STATED PROBLEM:
All of the material below is to be returned exactly.

DATA SEGMENT:
%%

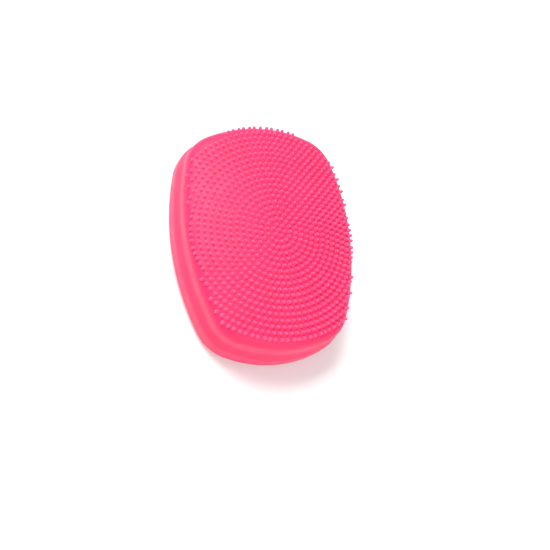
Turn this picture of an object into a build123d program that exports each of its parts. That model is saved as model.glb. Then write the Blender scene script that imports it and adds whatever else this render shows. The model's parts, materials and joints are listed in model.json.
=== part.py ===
"""Palm-size silicone facial cleansing brush, built as its separate pieces.

The brush lies on its flat back: +Z points out of the bristles, +Y along the body and +X across it.
The origin is the centre of the back plane. All sizes are millimetres.
"""

from build123d import *
from math import ceil, cos, pi, radians, sin, sqrt
import os

# ---- Outline of the body: four bowed sides meeting in large round corners ----
half_width = 32.0
half_length = 42.2
side_radius = 94.0
side_middle_y = 4.0
top_end_radius = 58.0
low_end_radius = 44.0
corner_radius = 14.5

# ---- Domed face and edges ----
front_height = 25.0
side_drop = 6.4
end_drop = 4.1
rim_radius = 4.0
back_edge_radius = 3.5

# ---- Wall: upright round the back, flared inwards above the parting line, then upright again ----
parting_height = 8.0
flare_height = 5.5
shoulder_inset = 1.3

# ---- Bristles: concentric rings of round-tipped pins ----
ring_pitch = 2.1
ring_start = 45.0
ring_center_y = -0.15
field_margin = 0.9
field_end_radius = 36.0
bristle_height = 1.15
bristle_foot_radius = 0.62
bristle_tip_radius = 0.54
bristle_root = 0.3

# ---- Skin and inner shells ----
face_skin = 3.0
wall_skin = 2.6
back_skin = 1.6
shell_wall = 1.8
shell_edge_radius = 2.2
dish_depth = 0.6
dish_radius = 10.5
seal_width = 0.8
seal_depth = 0.4

# ---- Screws that hold the two shells together ----
screw_side_inset = 13.5
screw_end_inset = 14.5
screw_radius = 1.0
screw_length = 11.0
screw_head_radius = 1.9
screw_head_height = 1.3
screw_slot_width = 0.6
screw_slot_depth = 0.5
boss_radius = 2.6
screw_gap = 0.15
head_recess = 0.2
pilot_spare = 0.5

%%

SOLVED PROBLEM:
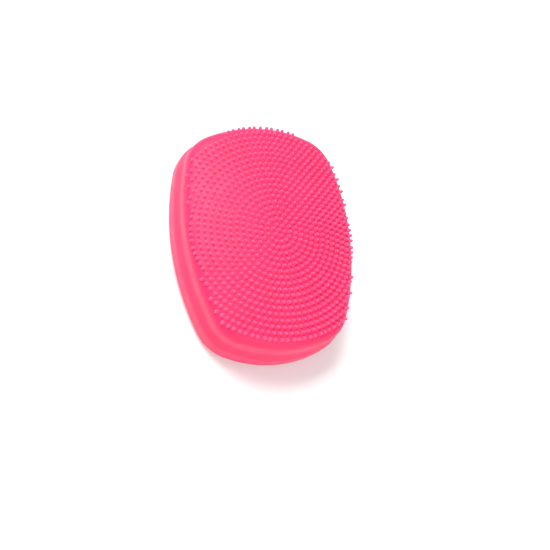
Turn this picture of an object into a build123d program that exports each of its parts. That model is saved as model.glb. Then write the Blender scene script that imports it and adds whatever else this render shows. The model's parts, materials and joints are listed in model.json.
=== part.py ===
"""Palm-size silicone facial cleansing brush, built as its separate pieces.

The brush lies on its flat back: +Z points out of the bristles, +Y along the body and +X across it.
The origin is the centre of the back plane. All sizes are millimetres.
"""

from build123d import *
from math import ceil, cos, pi, radians, sin, sqrt
import os

# ---- Outline of the body: four bowed sides meeting in large round corners ----
half_width = 32.0
half_length = 42.2
side_radius = 94.0
side_middle_y = 4.0
top_end_radius = 58.0
low_end_radius = 44.0
corner_radius = 14.5

# ---- Domed face and edges ----
front_height = 25.0
side_drop = 6.4
end_drop = 4.1
rim_radius = 4.0
back_edge_radius = 3.5

# ---- Wall: upright round the back, flared inwards above the parting line, then upright again ----
parting_height = 8.0
flare_height = 5.5
shoulder_inset = 1.3

# ---- Bristles: concentric rings of round-tipped pins ----
ring_pitch = 2.1
ring_start = 45.0
ring_center_y = -0.15
field_margin = 0.9
field_end_radius = 36.0
bristle_height = 1.15
bristle_foot_radius = 0.62
bristle_tip_radius = 0.54
bristle_root = 0.3

# ---- Skin and inner shells ----
face_skin = 3.0
wall_skin = 2.6
back_skin = 1.6
shell_wall = 1.8
shell_edge_radius = 2.2
dish_depth = 0.6
dish_radius = 10.5
seal_width = 0.8
seal_depth = 0.4

# ---- Screws that hold the two shells together ----
screw_side_inset = 13.5
screw_end_inset = 14.5
screw_radius = 1.0
screw_length = 11.0
screw_head_radius = 1.9
screw_head_height = 1.3
screw_slot_width = 0.6
screw_slot_depth = 0.5
boss_radius = 2.6
screw_gap = 0.15
head_recess = 0.2
pilot_spare = 0.5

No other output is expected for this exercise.